Alors que j'étais resté fidèle à un navire que beaucoup avaient quitté à la fin des années 90, le retour aux commandes du co-géniteur a propulsé Apple dans une série d'innovations de rupture qui n'ont pas manqué de surprendre la clientèle captive, trop souvent des "vieux dans leur tête" : côté soft, le passage à Mac OS X (couches et garniture Mac sur un fond d'Unix, qui a ensuite davantage inspiré les distributions Linux plutôt que les "merveilles" de Vista), côté hard, le passage aux processeurs Intel (le Mac est devenu un PC presque comme les autres, et fait tourner les 3 systèmes mieux que beaucoup de machines).

C'est cet écosystème qui me convient parfaitement, avec un rapport qualité/prix qui me semble excellent. Comme la fameuse "taxe Apple" s'est largement amoindrie (les comparatifs parlent maintenant de 50 à 100 €), et que le coût total d'usage est largement défavorable au monde d'en face, je constate que je m'y retrouve au final.

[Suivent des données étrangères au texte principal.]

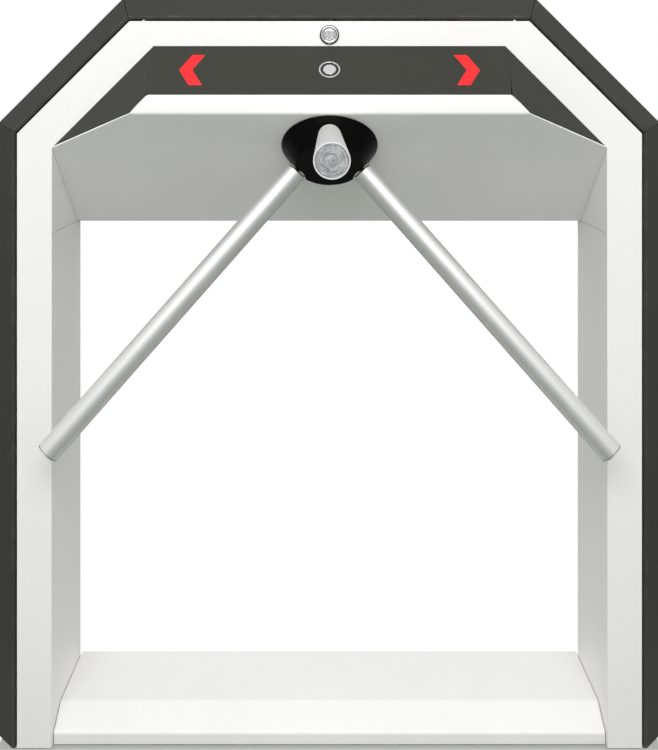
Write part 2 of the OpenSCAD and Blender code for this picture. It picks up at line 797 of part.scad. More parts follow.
module arm_caps() color(steel) for (k = [0 : arms - 1]) on_arm(k)
    rod(arm_dia / 2 - arm_wall - run_play, arm_reach - cap_set_back - cap_t, arm_reach - cap_set_back);

module lock_disc() color(steel) on_axis() difference() {
    rod(lock_disc_r, disc_back, disc_front);
    rod(shaft_r + run_play, disc_back - past, disc_front + past);
    for (k = [0 : notches - 1]) rotate([0, 0, k * 360 / notches])
        block([lock_disc_r - notch_d, -tooth_w / 2 - 1, disc_back - past],
            [lock_disc_r + past, tooth_w / 2 + 1, disc_front + past]);
}

// Angle, seen from the gear's axis, between a tooth flank's start and radius r
function roll(base, r) = let (t = sqrt(max(0, (r / base) ^ 2 - 1))) t * 180 / PI - atan(t);

// Half of a tooth's angle at radius r
function tooth_half(teeth, r) = let (pitch_r = gear_module * teeth / 2, base = pitch_r * cos(pressure))
    (90 - backlash / gear_module * 180 / PI) / teeth + roll(base, pitch_r) - roll(base, max(r, base));

module gear_outline(teeth) {
    pitch_r = gear_module * teeth / 2;
    steps = [-1.25, -0.5, 0, 0.5, 1];
    radii = [for (s = steps) pitch_r + s * gear_module];
    polygon([for (k = [0 : teeth - 1], side = [-1, 1], i = [0 : len(radii) - 1])
        let (r = radii[side < 0 ? i : len(radii) - 1 - i], a = k * 360 / teeth + side * tooth_half(teeth, r))
        [r * cos(a), r * sin(a)]]);
}

module drive_gear() color(steel) on_axis() difference() {
    union() {
        translate([0, 0, gear_back]) linear_extrude(gear_w) gear_outline(gear_teeth);
        rod(shaft_r + 7, encoder_front, gear_front);
    }
    rod(shaft_r + run_play, encoder_front - past, gear_front + past);
}

module encoder_disc() color(black) on_axis() difference() {
    rod(encoder_r, encoder_back, encoder_front);
    rod(shaft_r + run_play, encoder_back - past, encoder_front + past);
    for (k = [0 : encoder_slots - 1]) rotate([0, 0, k * 360 / encoder_slots])
        block([encoder_r - 7, -1.5, encoder_back - past], [encoder_r - 2, 1.5, encoder_front + past]);
}

// Two optical forks straddle the encoder disc's edge, on a bracket from the plate
module rotation_sensor() color(green) on_axis() {
    block([-fork_bar_half, fork_bar_y, encoder_back - 4 * fork_t],
        [fork_bar_half, fork_bar_y + fork_bar_t, plate_back]);
    for (side = [-1, 1]) translate([side * fork_x, 0, 0]) {
        block([-fork_half, fork_in, encoder_front + fork_t],
            [fork_half, fork_bar_y, encoder_front + 2 * fork_t]);
        block([-fork_half, fork_in, encoder_back - 3 * fork_t],
            [fork_half, fork_bar_y, encoder_back - fork_t]);
    }
    block([-fork_bar_half, fork_bar_y, plate_back - fork_bar_t],
        [fork_bar_half, fork_bar_y + fork_foot, plate_back]);
}

module beside_shaft() on_axis() translate([gear_centres, 0, 0]) children();

// The pinion is turned half a tooth, so that its gap faces the drive gear's tooth
module damper_pinion() color(steel) beside_shaft() {
    translate([0, 0, gear_back - 1]) rotate([0, 0, 180 / pinion_teeth])
        linear_extrude(gear_w + 2) gear_outline(pinion_teeth);
    rod(pinion_shaft_r, gear_back - 1, plate_back - 6);
}

module centring_damper() color(black) beside_shaft() difference() {
    rod(damper_r, plate_back - damper_l, plate_back);
    rod(pinion_shaft_r + run_play, plate_back - damper_l - past, plate_back - 5);
}

module pawl_pins() color(steel) on_axis() for (side = [-1, 1])
    translate([side * pawl_pivot_x, pawl_pivot_y, 0]) {
        rod(pawl_pin_r, plate_back, disc_front + 2);
        rod(pawl_pin_r + 3, plate_front, disc_back - seam);
    }

// A lever with a tooth that reaches into the lock disc
module pawl() color(zinc) on_axis() difference() {
    translate([0, 0, disc_back]) linear_extrude(disc_t) union() {
        translate([pawl_pivot_x, pawl_pivot_y]) circle(pawl_boss_r);
        polygon([
            [pawl_pivot_x - 5, pawl_pivot_y + 6], [pawl_pivot_x + 7, pawl_pivot_y - 4],
            [pawl_outer_x, -14], [pawl_outer_x, pawl_top_y], [pawl_inner_x, pawl_top_y],
            [pawl_inner_x, tooth_w / 2], [tooth_tip, tooth_w / 2], [tooth_tip, -tooth_w / 2],
            [pawl_inner_x, -tooth_w / 2], [pawl_inner_x - 2, -20]
        ]);
    }
    translate([pawl_pivot_x, pawl_pivot_y, 0])
        rod(pawl_pin_r + run_play, disc_back - past, disc_front + past);
}

module right_pawl() pawl();
module left_pawl() mirror([1, 0, 0]) pawl();

module at_coil() translate([pawl_outer_x, pusher_y, disc_mid]) rotate([0, 90, 0]) children();

// Each coil stands on the plate on its own foot
module solenoids() color(black) on_axis() mirrored_pair() difference() {
    union() {
        translate([pawl_outer_x + coil_gap, pusher_y - coil_h / 2, disc_mid - coil_h / 2])
            cube([coil_w, coil_h, coil_h]);
        block([pawl_outer_x + coil_gap, pusher_y - coil_h / 2, plate_front],
            [pawl_outer_x + coil_gap + coil_w, pusher_y + coil_h / 2, -coil_h / 3]);
    }
    at_coil() rod(plunger_r + run_play, 0, coil_gap + coil_w - 2);
}

module plunger() color(steel) on_axis() at_coil() rod(plunger_r, pusher_play, pusher_play + plunger_l);
module right_plunger() plunger();
module left_plunger() mirror([1, 0, 0]) plunger();

// The supply cable rises from the floor beside the left post, then runs behind the plate
module supply_cable() {
    bend_r = 25;
    r = cable_dia / 2;
    x = -half_in - anchor_in;
    color(black) on_arch() translate([x, cable_y, 0]) {
        rod(r, base_t + 1, cable_z - bend_r);
        translate([bend_r, 0, cable_z - bend_r]) rotate([90, 0, 0])
            rotate_extrude(angle = 90, start = 90) translate([bend_r, 0]) circle(r);
        translate([bend_r, 0, cable_z]) rotate([0, 90, 0]) rod(r, 0, -x - bend_r - board_x1 - 2);
    }
}

// The board stands off the back of the plate, with its terminals at the outer end
module control_board() color(green) on_axis() {
    board_back = plate_back - board_stand_off - board_t;
    block([-board_x1, board_low, board_back], [-board_x0, board_high, board_back + board_t]);
    block([-board_x1 - 2, board_low - 10, board_back - terminals_w],
        [-board_x1 + terminals_w - 2, board_low + 25, plate_back - board_t]);
    for (x = [-board_x1 + terminals_w + 4, -board_x0 - 6], y = [board_low + 6, board_high - 6])
        translate([x, y, 0]) rod(3, board_back + board_t / 2, plate_back);
    block([-250, -50, board_back - 3], [-225, -25, board_back + board_t / 2]);
}

module power_supply() color(zinc) on_axis()
    block([board_x0, board_low, plate_back - 42], [board_x1, supply_high, plate_back]);

front_panel();
rear_panel();
housing_ends();
housing_shell();
indicator_fascia();
left_nose_side();
right_nose_side();
left_arrow_lens();
right_arrow_lens();
led_boards();
fascia_badge();
left_side_cover();
right_side_cover();
left_corner_cover();
right_corner_cover();
top_lid();
lid_hook();
lid_hinge_fixed_leaves();
lid_hinge_moving_leaves();
lid_hinge_pins();
lock_body();
lock_nut();
lock_plug();
lock_cam();
plinth_cover();
floor_tie_channel();
left_base_plate();
right_base_plate();
left_post();
right_post();
cross_beam();
supply_cable();
control_board();
power_supply();
mechanism_plate();
mechanism_screws();
bearing_housing();
shaft_bearings();
main_shaft();
shaft_nut();
hub_carrier();
hub_cover();
arm_1();
arm_2();
arm_3();
arm_collars();
arm_caps();
lock_disc();
drive_gear();
encoder_disc();
rotation_sensor();
damper_pinion();
centring_damper();
pawl_pins();
left_pawl();
right_pawl();
solenoids();
left_plunger();
right_plunger();
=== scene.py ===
# %% [markdown]
# # A counting turnstile: the looks
# The object is a steel arch that people walk through. A black hub with three satin steel arms turns in
# front of it, and every passage is counted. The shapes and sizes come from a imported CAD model, which is
# loaded as a fixed frame. This file gives every piece its finish, rounds the folds of the sheet metal,
# and turns the round parts afresh, so that light catches them as it catches the real ones.
#
# Units are metres. X runs across the passage, Y from front to rear, and Z up. The floor is at Z = 0.

# %% Load the frame
import json
import math

import bmesh
import bpy
from mathutils import Matrix, Vector


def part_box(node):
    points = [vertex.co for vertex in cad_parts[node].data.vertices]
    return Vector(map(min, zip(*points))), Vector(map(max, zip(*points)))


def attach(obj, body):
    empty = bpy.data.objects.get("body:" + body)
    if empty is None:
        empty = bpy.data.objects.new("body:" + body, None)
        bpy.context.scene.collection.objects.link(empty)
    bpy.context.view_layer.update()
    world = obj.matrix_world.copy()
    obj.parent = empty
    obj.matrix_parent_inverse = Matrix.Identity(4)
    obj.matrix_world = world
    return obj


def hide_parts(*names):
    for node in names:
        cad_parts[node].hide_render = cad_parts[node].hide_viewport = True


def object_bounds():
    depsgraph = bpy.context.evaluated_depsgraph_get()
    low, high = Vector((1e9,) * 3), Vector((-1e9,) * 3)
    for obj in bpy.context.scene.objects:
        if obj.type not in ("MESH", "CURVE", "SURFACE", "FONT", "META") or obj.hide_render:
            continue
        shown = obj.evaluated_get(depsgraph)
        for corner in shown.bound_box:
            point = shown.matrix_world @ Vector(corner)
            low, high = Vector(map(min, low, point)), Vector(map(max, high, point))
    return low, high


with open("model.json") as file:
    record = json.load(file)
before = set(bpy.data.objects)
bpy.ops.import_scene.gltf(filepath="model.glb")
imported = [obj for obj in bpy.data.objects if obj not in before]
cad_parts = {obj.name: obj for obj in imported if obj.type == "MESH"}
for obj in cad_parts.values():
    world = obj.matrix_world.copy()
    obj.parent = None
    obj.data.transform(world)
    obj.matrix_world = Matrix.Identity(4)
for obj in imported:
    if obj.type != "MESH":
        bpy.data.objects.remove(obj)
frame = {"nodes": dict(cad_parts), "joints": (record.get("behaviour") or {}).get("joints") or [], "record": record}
nodes = frame["nodes"]
cad_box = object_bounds()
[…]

Par exemple quand je revend à bon prix une machine de 3 ans après en avoir achetée une nouvelle, malgré ce prix plus cher au départ, comme la vox populi le répète à l'envi.

(*) si on cherche la dimension psychologique, il y a bien entendu l'envie de ne rien faire comme tout le monde, et surtout pas comme on me dit de faire, ce que j'imagine tu comprends.

2. Le dimanche 16 janvier 2011, 17:03 par Christophe

@Patrick : Merci de ce long commentaire qui explique la bonne raison de préférer un produit à un autre : le fait qu'il réponde mieux à son besoin.
J'attends moi aussi, pour changer mon portable, de trouver à un prix raisonnable un matériel qualitativement aussi réussi qu'un Macbook (l'original ne me plait esthétiquement pas); mais pour ce qui est de mon poste fixe; j'ai déjà assemblé pour moins cher qu'un iMac un ensemble qui me satisfait au moins aussi bien que sa version 'originale'.
Car certains, dont je suis, intègrent à leur besoin un désir de maitrise totale de leur outil et d'indépendance totale après l'achat. Tous n'ont pas cette exigence; peu y renoncent consciemment et sans remords; le plus grand nombre ne sait même pas qu'un choix existe, et c'est bien le plus triste.